What has been uncovered also is a deep fissure in British society on the basis of age. People between 18 and 35 voted resoundingly to stay in Europe. Along with citizens of Scotland and Northern Ireland – and, for that matter London, where Remain also prevailed – their views are being stamped on, though they are clearly the ones who will have to live with the consequences longest.
Is there anyone out there who can begin to make sense of this mess? We will see. “Brexit means Brexit,” one Unionist politician gloated on RTÉ. “We don’t do re-runs.” Where referendums are concerned, I have always thought that this was a stupid argument. What the referendum result represents, in the first instance, is nothing more than a snapshot. It may have been that the people wanted to give David Cameron and his government a kick up the arse; that the lies of one shower or another swayed them; or that people were voting on all sorts of things peripheral to the issue itself.
So what is so wrong with a re-run? Given all that people know now, a few weeks after the result was announced, would they vote differently? Are they not entitled to have their say again, once the terms of Britain’s proposed exit have been hammered out? And what if it does mean the dissolution of the United Kingdom, as it once was called? Are they not entitled to want to reverse that?

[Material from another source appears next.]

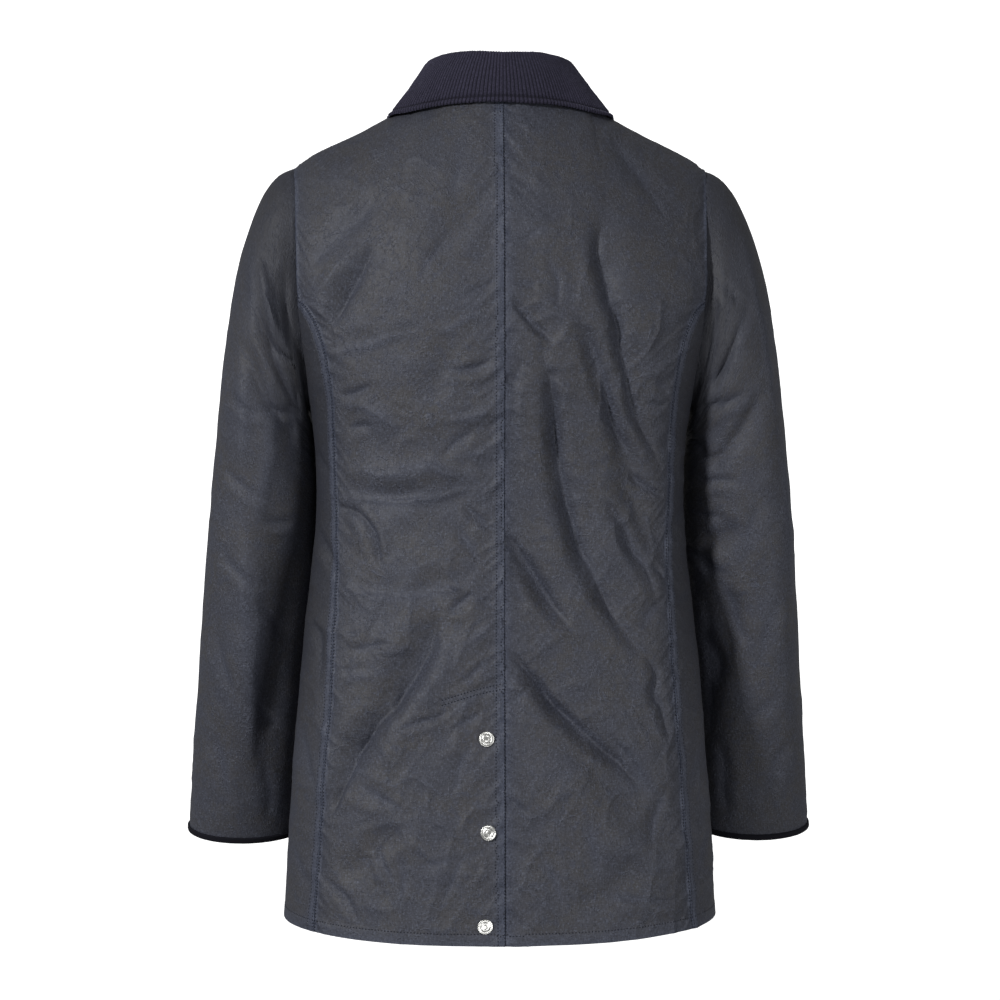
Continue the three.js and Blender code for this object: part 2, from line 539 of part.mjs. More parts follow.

The most important thing for us to do, here in the Republic, is to ensure that the damage to the inhabitants of this patch – particularly North of the border – is minimised. We can and should also show our solidarity with, and support for, the musicians and young people – across Britain and in the North – the majority of whom did not and do not want to leave Europe and hope that a way back can be found by them. And finally, we can make the case within Europe for a new reckoning on equality, fairness and inclusion. Sadly, it is rather more likely, for the forseeable future at least, that – spurred by the menace behind Brexit – the trolls will flourish.